======== Data for this exercise

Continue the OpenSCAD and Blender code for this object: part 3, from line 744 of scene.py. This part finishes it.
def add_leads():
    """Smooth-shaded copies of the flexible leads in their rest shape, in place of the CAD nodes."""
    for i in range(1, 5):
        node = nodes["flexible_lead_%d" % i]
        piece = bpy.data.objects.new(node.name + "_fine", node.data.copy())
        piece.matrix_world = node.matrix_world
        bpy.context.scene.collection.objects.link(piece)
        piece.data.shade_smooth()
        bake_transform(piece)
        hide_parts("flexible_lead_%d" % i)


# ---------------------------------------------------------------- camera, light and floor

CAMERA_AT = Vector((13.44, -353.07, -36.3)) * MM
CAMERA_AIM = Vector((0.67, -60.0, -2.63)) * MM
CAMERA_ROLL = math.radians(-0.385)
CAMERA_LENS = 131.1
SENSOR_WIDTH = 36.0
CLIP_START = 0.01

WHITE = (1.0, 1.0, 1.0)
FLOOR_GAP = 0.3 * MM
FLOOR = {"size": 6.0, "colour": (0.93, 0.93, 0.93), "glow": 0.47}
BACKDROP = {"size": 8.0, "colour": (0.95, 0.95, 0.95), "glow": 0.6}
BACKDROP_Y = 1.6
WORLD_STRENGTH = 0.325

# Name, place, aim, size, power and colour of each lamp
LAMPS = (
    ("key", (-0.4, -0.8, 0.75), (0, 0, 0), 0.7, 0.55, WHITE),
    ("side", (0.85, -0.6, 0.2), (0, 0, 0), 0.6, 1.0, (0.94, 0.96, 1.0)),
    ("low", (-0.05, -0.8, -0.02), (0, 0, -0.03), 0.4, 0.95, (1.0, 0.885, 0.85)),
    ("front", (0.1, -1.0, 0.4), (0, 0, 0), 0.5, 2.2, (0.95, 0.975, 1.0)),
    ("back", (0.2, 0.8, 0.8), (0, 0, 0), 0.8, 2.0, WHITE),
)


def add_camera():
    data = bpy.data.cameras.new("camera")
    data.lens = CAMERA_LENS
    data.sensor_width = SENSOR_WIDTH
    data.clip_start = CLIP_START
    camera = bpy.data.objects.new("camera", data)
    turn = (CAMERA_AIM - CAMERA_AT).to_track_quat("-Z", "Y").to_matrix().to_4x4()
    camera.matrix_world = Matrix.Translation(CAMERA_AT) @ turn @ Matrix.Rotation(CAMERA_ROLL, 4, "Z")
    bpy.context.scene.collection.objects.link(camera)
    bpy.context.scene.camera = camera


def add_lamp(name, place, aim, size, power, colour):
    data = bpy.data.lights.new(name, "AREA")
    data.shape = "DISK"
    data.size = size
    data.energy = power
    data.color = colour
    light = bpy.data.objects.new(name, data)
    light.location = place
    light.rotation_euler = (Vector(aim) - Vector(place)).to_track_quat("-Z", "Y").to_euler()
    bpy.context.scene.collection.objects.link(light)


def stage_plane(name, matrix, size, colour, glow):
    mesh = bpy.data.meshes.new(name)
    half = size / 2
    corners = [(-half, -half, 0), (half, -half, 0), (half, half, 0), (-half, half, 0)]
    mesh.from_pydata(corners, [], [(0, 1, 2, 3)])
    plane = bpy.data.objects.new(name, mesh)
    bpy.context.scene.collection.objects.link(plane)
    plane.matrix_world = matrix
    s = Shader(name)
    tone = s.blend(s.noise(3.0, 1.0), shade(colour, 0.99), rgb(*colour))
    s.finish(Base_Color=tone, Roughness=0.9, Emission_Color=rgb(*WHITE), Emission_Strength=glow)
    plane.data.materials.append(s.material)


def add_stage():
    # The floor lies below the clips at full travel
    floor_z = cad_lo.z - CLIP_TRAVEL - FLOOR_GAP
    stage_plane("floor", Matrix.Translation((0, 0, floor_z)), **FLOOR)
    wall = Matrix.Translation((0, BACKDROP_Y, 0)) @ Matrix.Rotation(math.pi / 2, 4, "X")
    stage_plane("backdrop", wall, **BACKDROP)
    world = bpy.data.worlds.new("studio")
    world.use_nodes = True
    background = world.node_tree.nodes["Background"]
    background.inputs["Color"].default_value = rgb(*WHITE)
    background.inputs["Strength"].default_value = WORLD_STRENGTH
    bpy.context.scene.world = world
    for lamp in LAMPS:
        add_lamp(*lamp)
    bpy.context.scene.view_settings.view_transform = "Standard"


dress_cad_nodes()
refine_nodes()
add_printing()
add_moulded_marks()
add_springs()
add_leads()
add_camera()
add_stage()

================
======== Data for this exercise

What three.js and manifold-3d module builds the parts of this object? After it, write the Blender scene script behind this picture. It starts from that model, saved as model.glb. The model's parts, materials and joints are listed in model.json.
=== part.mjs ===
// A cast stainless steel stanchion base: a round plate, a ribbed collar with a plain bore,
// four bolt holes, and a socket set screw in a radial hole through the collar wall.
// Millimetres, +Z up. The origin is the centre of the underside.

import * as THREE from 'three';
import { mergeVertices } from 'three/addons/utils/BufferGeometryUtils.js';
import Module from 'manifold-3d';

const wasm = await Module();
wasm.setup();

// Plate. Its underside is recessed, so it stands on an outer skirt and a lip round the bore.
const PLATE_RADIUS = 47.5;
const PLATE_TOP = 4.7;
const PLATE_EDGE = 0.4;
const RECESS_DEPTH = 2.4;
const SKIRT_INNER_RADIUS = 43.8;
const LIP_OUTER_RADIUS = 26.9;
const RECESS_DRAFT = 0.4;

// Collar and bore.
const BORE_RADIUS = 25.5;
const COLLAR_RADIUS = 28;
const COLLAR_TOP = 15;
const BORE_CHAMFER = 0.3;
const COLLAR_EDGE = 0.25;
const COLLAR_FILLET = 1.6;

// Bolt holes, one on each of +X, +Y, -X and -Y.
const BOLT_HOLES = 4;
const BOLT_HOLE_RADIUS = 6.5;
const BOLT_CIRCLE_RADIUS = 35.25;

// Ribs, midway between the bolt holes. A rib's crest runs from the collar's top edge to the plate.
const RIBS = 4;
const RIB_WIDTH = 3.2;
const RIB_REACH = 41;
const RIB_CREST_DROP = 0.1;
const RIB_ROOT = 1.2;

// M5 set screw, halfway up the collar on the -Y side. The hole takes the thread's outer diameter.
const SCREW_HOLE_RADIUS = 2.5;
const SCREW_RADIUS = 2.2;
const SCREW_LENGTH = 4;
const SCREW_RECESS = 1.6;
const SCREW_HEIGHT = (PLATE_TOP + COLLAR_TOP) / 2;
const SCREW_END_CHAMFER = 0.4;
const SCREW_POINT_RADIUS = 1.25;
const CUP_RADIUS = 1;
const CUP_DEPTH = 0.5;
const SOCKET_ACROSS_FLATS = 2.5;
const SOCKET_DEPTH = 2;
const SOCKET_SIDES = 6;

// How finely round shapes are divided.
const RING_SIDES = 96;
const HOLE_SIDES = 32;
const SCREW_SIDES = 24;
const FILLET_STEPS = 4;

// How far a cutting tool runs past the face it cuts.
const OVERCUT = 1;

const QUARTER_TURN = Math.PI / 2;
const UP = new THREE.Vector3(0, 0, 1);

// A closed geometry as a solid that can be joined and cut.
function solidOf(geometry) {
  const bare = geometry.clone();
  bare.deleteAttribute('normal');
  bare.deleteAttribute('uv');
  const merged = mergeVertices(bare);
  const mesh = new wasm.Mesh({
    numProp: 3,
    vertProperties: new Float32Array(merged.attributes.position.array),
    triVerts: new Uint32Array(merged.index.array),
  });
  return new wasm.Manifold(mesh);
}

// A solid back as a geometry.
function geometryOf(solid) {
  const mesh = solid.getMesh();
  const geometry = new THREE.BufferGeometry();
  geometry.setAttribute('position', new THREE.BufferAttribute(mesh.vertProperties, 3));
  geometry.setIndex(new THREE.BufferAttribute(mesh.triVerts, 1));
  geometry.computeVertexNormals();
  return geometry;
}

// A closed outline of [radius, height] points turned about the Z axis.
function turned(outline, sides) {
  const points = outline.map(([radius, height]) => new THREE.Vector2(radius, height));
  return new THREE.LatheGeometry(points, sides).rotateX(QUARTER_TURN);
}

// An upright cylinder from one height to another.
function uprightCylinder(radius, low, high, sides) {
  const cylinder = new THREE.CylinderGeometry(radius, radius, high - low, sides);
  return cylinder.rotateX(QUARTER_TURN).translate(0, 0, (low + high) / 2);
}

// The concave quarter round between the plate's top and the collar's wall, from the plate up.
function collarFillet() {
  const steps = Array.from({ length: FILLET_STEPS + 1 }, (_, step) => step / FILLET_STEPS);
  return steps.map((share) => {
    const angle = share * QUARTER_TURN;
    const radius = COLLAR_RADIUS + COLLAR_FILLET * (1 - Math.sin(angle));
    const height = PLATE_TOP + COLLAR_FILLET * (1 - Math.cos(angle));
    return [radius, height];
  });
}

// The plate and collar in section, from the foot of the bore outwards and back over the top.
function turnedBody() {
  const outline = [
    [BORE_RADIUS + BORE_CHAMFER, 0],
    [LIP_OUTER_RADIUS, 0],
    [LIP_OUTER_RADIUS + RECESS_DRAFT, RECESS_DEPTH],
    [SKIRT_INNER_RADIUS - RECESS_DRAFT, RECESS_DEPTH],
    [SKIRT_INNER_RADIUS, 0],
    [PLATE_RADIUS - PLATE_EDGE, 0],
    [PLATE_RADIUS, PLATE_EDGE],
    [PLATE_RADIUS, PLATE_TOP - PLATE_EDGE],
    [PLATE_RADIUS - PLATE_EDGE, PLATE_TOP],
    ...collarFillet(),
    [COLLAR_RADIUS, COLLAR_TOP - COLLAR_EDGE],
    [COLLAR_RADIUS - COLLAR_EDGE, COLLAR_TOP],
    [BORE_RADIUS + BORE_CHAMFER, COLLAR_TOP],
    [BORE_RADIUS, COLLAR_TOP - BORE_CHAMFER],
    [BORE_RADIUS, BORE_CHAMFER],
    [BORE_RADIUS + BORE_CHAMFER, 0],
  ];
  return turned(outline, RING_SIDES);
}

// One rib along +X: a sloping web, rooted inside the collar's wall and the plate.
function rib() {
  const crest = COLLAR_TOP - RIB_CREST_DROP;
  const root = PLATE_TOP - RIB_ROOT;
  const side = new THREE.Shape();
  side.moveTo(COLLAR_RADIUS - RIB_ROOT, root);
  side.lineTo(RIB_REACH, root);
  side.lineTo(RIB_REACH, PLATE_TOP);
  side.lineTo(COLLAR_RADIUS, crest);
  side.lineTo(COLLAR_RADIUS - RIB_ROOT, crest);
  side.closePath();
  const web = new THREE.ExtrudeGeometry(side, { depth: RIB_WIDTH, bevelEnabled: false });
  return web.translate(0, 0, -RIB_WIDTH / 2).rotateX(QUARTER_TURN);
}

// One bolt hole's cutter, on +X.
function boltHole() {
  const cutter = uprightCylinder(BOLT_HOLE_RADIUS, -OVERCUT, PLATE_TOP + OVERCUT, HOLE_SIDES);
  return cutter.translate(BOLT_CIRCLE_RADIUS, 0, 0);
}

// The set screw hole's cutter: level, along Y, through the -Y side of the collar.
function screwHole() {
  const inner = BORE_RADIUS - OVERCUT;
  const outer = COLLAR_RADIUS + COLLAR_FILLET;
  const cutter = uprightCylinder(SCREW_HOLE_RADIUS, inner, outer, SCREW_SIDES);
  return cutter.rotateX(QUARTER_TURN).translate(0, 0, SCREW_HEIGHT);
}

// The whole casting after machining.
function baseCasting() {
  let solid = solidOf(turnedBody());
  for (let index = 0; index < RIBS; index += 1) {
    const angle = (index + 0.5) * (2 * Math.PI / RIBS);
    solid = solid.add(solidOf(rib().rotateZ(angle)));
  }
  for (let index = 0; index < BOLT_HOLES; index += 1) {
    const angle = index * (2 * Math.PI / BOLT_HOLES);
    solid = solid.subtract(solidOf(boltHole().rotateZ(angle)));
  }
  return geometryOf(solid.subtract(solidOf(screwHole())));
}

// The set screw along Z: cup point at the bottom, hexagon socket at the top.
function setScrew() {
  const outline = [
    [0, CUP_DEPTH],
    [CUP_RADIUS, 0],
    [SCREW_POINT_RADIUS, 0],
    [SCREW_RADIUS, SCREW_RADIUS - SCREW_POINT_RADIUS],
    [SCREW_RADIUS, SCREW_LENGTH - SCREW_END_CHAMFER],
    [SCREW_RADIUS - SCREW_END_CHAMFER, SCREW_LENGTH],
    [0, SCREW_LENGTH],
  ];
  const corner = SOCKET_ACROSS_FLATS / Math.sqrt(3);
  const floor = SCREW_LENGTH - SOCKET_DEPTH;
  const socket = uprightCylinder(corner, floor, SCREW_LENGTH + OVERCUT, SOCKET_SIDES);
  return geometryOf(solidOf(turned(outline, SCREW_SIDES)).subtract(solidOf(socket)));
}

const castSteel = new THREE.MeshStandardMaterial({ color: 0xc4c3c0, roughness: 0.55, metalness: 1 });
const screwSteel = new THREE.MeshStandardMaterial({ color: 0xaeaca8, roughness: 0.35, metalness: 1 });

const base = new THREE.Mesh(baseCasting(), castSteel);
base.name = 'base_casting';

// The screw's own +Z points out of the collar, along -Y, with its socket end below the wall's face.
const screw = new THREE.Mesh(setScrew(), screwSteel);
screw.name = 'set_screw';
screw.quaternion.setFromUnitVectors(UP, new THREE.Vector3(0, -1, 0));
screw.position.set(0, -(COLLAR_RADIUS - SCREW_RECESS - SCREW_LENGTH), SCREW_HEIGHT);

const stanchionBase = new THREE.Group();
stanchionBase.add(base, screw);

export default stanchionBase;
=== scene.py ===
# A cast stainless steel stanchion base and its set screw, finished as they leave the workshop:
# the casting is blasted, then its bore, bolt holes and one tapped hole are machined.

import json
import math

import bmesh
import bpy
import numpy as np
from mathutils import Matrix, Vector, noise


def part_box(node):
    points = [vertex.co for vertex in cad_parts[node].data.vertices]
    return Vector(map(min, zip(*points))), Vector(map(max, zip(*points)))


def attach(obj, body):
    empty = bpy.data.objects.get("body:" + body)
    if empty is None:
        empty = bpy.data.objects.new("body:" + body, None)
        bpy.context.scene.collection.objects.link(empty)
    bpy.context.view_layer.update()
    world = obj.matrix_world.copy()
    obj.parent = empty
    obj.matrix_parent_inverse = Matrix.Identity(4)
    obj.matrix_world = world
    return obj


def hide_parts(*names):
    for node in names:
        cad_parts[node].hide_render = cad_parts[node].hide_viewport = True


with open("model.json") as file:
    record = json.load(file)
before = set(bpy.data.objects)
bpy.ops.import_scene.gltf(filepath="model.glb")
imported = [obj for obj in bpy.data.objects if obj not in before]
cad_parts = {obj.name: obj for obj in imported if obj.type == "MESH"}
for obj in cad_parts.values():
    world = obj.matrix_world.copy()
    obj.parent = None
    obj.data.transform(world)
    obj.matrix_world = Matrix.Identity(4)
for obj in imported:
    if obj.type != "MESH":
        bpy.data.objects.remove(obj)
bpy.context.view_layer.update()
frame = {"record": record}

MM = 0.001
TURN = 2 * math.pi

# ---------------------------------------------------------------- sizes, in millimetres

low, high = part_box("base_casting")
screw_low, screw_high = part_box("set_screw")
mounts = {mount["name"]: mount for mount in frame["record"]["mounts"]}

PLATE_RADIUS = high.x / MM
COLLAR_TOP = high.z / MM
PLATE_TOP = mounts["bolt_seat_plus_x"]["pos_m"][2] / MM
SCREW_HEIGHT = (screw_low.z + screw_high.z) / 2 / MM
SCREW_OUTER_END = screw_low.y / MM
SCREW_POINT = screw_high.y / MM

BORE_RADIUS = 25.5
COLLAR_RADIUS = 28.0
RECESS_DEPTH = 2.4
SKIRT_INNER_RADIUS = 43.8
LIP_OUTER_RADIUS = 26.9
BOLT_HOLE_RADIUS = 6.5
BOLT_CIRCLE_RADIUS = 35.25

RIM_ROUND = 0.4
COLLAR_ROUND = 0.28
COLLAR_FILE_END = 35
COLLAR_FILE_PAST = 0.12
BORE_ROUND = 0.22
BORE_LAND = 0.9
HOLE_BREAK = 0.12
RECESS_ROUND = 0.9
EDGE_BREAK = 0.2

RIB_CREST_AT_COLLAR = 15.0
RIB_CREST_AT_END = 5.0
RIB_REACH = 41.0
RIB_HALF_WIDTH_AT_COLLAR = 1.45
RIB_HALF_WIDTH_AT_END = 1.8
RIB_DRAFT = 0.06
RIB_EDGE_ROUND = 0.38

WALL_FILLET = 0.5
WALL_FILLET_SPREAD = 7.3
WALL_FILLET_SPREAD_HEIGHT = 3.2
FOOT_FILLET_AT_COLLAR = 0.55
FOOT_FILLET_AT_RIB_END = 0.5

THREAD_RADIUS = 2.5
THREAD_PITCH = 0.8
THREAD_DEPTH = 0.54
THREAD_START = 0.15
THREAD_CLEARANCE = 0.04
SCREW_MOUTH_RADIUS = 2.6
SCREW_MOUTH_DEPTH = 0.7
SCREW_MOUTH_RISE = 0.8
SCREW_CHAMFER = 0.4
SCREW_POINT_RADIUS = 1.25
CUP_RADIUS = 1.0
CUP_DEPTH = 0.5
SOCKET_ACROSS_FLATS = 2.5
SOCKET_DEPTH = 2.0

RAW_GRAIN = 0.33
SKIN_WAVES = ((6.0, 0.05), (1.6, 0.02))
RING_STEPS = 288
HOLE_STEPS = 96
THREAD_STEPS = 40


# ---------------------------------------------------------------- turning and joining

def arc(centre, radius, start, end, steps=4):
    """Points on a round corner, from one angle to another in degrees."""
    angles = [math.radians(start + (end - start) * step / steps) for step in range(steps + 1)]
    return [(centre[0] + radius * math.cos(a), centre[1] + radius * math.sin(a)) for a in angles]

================

● **Directive**
Exactly the lines from the line containing "the wall's face." to the line containing "obj.parent = None", both included, are to be set down; no other line belongs in the answer.

● **Expected answer**
// The screw's own +Z points out of the collar, along -Y, with its socket end below the wall's face.
const screw = new THREE.Mesh(setScrew(), screwSteel);
screw.name = 'set_screw';
screw.quaternion.setFromUnitVectors(UP, new THREE.Vector3(0, -1, 0));
screw.position.set(0, -(COLLAR_RADIUS - SCREW_RECESS - SCREW_LENGTH), SCREW_HEIGHT);

const stanchionBase = new THREE.Group();
stanchionBase.add(base, screw);

export default stanchionBase;
=== scene.py ===
# A cast stainless steel stanchion base and its set screw, finished as they leave the workshop:
# the casting is blasted, then its bore, bolt holes and one tapped hole are machined.

import json
import math

import bmesh
import bpy
import numpy as np
from mathutils import Matrix, Vector, noise


def part_box(node):
    points = [vertex.co for vertex in cad_parts[node].data.vertices]
    return Vector(map(min, zip(*points))), Vector(map(max, zip(*points)))


def attach(obj, body):
    empty = bpy.data.objects.get("body:" + body)
    if empty is None:
        empty = bpy.data.objects.new("body:" + body, None)
        bpy.context.scene.collection.objects.link(empty)
    bpy.context.view_layer.update()
    world = obj.matrix_world.copy()
    obj.parent = empty
    obj.matrix_parent_inverse = Matrix.Identity(4)
    obj.matrix_world = world
    return obj


def hide_parts(*names):
    for node in names:
        cad_parts[node].hide_render = cad_parts[node].hide_viewport = True


with open("model.json") as file:
    record = json.load(file)
before = set(bpy.data.objects)
bpy.ops.import_scene.gltf(filepath="model.glb")
imported = [obj for obj in bpy.data.objects if obj not in before]
cad_parts = {obj.name: obj for obj in imported if obj.type == "MESH"}
for obj in cad_parts.values():
    world = obj.matrix_world.copy()
    obj.parent = None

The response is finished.